Another major concern about CSA has to do with the lack of accountability in the crash data. The agency does not include fault in its accounting for crashes. Instead, it assumes a certain degree of fault, and uses that assumption as a predictor of future crash risk.

Carriers object to this approach, and the agency has begun a year-long study of how to correct the problem. The safety advocacy community warns, however, that the agency must proceed with caution.

Steve Owings, president and founder of Road Safe America, gave the committee a life-and-death reason for why the agency should be cautious about relying on police accident reports to determine fault in crashes.

In 2002, Owings' son, Cullum, was killed when a speeding truck ran into the back of his car as it was stopped in traffic.

The investigating officer was able to interview only the truck driver, who lied about the circumstances of the crash, Owings told the committee.

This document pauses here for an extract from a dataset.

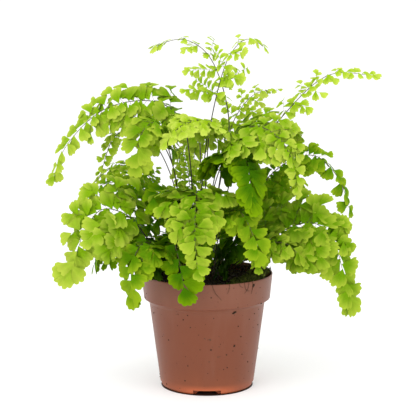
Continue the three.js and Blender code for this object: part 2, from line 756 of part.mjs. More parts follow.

Cullum's brother, Pierce, who was in the car but survived the crash, gave the true account, which later was corroborated by a private investigator hired by Owings.

"If we were limited only to the version of the crash recorded in the (Police Accident Report), and Pierce had not survived, or if Susan (Owings' wife) and I lacked the means to pay for an additional investigation, the truth would not have been discovered or proven," Owings said.

Anne Ferro explained to the committee that as part of its analysis of crash accountability it is reviewing the uniformity and consistency of police accident reports, as well as the process for making crash determinations and getting public comment.

Ferro also said the agency is undertaking regular, scheduled revisions to CSA to address concerns about the program, and recently formed an advisory committee to make sure that industry has a voice in the development of the program.